SET TASK:
In the listing that follows, the range to quote begins at the line that has "obj.parent = None" and ends after the line that has "return (*(min(1.0, share"; quote it verbatim and add nothing.

— Start of DATA SHOWN —

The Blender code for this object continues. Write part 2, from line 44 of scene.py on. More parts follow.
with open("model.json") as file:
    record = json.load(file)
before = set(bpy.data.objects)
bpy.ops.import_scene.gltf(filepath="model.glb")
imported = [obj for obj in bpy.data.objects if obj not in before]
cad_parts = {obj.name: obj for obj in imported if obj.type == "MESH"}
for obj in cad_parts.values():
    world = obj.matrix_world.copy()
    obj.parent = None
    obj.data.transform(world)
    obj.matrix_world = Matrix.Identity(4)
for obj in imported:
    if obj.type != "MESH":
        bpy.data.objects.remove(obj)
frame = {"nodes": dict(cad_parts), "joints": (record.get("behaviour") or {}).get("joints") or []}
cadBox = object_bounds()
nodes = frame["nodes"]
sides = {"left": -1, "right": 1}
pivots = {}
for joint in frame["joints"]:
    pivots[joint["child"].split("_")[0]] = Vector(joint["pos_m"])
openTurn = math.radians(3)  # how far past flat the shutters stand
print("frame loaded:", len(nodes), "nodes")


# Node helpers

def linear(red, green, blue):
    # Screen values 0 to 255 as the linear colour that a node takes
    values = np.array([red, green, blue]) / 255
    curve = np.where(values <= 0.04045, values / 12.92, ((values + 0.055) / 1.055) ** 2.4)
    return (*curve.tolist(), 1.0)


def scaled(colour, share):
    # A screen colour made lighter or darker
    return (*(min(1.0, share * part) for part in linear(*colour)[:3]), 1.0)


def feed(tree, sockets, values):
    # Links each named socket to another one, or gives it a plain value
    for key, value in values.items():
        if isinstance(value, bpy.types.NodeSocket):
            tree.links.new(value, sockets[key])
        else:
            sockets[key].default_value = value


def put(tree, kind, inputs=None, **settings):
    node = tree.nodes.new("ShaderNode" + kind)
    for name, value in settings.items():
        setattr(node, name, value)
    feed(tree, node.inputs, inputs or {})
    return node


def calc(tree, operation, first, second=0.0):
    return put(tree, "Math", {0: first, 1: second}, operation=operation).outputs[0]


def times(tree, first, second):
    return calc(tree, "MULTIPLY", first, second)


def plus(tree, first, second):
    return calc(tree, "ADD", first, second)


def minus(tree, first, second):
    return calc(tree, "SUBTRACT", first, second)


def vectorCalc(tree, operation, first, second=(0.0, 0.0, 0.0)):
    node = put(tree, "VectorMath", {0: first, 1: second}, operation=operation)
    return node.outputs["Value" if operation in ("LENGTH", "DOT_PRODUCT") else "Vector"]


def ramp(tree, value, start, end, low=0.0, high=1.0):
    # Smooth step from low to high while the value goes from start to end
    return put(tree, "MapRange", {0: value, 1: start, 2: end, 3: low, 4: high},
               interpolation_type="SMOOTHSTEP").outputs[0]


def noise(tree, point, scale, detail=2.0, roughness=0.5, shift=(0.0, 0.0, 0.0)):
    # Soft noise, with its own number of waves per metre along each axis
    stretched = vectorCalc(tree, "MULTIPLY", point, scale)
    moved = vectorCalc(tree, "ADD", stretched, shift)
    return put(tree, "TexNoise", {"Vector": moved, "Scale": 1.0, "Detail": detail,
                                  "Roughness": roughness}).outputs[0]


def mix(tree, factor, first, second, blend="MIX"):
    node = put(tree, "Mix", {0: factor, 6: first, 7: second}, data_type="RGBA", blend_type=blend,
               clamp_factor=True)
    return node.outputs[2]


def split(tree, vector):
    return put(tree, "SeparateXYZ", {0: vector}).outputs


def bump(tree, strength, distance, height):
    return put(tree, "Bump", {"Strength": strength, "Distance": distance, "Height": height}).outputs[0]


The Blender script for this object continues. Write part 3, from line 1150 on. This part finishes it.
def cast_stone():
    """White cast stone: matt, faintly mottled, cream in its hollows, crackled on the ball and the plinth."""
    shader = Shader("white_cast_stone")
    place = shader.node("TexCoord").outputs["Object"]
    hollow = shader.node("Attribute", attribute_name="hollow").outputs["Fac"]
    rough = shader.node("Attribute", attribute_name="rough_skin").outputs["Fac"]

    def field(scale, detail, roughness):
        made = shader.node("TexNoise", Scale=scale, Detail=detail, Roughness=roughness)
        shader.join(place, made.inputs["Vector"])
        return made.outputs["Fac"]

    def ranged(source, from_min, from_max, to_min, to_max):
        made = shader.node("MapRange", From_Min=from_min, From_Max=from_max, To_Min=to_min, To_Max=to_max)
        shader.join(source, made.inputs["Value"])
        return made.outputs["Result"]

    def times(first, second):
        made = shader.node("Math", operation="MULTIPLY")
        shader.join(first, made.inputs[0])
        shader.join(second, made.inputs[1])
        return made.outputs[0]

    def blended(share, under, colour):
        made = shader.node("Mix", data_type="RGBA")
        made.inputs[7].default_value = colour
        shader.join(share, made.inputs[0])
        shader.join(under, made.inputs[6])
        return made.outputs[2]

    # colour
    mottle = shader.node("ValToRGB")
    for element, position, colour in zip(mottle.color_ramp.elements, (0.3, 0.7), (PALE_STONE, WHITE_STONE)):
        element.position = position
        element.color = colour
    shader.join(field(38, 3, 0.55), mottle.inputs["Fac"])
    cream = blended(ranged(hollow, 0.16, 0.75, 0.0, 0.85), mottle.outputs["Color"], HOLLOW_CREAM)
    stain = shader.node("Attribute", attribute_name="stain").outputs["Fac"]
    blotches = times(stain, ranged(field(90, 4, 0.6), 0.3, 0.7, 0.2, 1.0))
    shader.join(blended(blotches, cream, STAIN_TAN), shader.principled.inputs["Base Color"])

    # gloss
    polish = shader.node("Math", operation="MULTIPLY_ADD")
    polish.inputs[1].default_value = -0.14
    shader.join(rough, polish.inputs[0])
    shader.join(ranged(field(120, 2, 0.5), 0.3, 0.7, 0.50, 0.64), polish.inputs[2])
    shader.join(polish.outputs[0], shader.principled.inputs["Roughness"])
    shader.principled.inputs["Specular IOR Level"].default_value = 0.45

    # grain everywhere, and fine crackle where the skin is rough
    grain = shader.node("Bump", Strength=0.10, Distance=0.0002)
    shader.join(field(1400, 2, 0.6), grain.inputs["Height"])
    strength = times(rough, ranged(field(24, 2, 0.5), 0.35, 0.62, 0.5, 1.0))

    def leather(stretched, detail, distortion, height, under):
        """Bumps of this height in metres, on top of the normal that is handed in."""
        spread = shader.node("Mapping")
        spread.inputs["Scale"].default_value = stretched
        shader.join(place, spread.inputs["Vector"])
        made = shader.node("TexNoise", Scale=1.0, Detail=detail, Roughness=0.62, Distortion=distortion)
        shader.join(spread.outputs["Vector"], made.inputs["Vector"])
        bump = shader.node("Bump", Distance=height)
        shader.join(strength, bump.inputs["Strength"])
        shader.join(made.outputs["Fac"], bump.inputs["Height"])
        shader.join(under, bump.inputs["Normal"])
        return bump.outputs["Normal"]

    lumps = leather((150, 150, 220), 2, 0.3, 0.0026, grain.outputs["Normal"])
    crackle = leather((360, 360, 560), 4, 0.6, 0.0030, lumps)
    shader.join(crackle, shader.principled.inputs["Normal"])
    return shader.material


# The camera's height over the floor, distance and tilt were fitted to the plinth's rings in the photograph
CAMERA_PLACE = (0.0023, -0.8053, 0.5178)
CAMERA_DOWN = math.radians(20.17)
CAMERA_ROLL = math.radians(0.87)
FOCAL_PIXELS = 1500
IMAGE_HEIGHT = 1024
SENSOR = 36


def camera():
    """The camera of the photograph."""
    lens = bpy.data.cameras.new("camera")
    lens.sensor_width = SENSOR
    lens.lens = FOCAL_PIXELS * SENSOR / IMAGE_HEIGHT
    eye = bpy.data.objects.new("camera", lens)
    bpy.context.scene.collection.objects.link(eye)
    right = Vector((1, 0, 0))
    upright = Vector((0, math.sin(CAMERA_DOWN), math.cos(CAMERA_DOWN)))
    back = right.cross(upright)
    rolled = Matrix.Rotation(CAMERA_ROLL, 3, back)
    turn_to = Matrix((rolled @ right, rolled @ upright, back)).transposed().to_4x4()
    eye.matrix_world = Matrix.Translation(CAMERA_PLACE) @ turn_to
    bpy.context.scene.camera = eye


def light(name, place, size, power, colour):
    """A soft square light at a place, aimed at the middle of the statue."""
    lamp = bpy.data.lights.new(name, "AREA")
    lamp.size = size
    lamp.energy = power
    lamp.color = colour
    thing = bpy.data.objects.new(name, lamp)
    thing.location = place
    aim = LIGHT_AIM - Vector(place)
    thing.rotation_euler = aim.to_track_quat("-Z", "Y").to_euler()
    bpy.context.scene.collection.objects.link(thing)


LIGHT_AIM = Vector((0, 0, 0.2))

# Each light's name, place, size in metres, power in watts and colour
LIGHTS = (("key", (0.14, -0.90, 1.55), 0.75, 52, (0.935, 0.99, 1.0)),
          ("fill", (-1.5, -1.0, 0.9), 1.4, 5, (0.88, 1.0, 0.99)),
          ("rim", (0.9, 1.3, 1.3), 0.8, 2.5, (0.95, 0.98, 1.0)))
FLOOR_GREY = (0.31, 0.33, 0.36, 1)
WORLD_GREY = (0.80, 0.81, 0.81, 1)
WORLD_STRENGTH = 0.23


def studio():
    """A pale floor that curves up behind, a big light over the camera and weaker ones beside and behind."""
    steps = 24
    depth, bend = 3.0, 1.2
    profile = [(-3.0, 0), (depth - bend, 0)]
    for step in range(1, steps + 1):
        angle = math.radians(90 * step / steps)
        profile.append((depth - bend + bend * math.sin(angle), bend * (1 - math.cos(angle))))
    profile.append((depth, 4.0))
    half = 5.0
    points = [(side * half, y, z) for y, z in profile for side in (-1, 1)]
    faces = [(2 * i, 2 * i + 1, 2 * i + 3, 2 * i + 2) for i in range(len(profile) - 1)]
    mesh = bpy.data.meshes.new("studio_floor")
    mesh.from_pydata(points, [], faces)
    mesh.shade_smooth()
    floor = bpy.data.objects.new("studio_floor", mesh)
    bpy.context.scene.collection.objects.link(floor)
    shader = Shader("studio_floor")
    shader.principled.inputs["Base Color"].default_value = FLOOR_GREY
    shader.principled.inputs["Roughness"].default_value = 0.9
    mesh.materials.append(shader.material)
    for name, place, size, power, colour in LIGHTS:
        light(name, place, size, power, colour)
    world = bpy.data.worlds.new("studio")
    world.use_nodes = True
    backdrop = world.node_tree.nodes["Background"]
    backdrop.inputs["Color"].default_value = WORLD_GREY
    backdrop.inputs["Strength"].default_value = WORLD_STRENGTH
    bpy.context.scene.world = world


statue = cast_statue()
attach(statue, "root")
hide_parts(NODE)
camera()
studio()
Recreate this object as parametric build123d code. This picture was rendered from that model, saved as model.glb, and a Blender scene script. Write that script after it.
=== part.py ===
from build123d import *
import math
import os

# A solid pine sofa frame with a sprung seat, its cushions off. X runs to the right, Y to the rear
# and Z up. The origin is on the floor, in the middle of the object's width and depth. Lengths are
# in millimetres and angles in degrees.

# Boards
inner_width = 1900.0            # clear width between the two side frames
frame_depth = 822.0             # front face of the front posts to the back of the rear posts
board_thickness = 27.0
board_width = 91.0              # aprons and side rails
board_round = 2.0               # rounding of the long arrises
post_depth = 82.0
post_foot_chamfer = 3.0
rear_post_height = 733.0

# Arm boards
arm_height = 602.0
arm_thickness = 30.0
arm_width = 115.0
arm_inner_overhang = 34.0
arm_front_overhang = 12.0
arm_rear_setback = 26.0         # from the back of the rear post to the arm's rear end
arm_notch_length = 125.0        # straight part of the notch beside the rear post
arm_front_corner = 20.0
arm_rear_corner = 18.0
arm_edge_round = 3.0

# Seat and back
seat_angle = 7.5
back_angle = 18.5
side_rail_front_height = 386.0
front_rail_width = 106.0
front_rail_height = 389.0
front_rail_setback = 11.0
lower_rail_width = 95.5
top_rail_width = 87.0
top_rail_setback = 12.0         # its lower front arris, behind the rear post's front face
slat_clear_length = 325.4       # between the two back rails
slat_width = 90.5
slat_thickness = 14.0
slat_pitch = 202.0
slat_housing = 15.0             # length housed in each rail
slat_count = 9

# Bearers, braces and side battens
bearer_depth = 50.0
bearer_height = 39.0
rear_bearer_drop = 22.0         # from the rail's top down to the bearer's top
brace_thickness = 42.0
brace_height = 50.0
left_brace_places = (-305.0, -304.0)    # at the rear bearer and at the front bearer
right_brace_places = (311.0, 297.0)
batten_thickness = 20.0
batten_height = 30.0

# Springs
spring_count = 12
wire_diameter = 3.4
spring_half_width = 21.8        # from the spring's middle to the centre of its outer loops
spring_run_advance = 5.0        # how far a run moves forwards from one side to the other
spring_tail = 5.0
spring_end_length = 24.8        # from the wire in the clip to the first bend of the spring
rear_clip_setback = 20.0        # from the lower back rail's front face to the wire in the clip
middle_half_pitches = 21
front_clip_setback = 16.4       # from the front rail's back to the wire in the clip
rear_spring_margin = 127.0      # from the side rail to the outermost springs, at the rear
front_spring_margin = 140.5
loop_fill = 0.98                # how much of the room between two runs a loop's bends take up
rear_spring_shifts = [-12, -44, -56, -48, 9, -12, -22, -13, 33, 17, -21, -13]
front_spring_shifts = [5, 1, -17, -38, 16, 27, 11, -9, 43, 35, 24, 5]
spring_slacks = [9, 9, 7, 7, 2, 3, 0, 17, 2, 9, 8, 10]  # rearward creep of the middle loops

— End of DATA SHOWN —

SOLUTION TO THIS EXERCISE:
    obj.parent = None
    obj.data.transform(world)
    obj.matrix_world = Matrix.Identity(4)
for obj in imported:
    if obj.type != "MESH":
        bpy.data.objects.remove(obj)
frame = {"nodes": dict(cad_parts), "joints": (record.get("behaviour") or {}).get("joints") or []}
cadBox = object_bounds()
nodes = frame["nodes"]
sides = {"left": -1, "right": 1}
pivots = {}
for joint in frame["joints"]:
    pivots[joint["child"].split("_")[0]] = Vector(joint["pos_m"])
openTurn = math.radians(3)  # how far past flat the shutters stand
print("frame loaded:", len(nodes), "nodes")


# Node helpers

def linear(red, green, blue):
    # Screen values 0 to 255 as the linear colour that a node takes
    values = np.array([red, green, blue]) / 255
    curve = np.where(values <= 0.04045, values / 12.92, ((values + 0.055) / 1.055) ** 2.4)
    return (*curve.tolist(), 1.0)


def scaled(colour, share):
    # A screen colour made lighter or darker
    return (*(min(1.0, share * part) for part in linear(*colour)[:3]), 1.0)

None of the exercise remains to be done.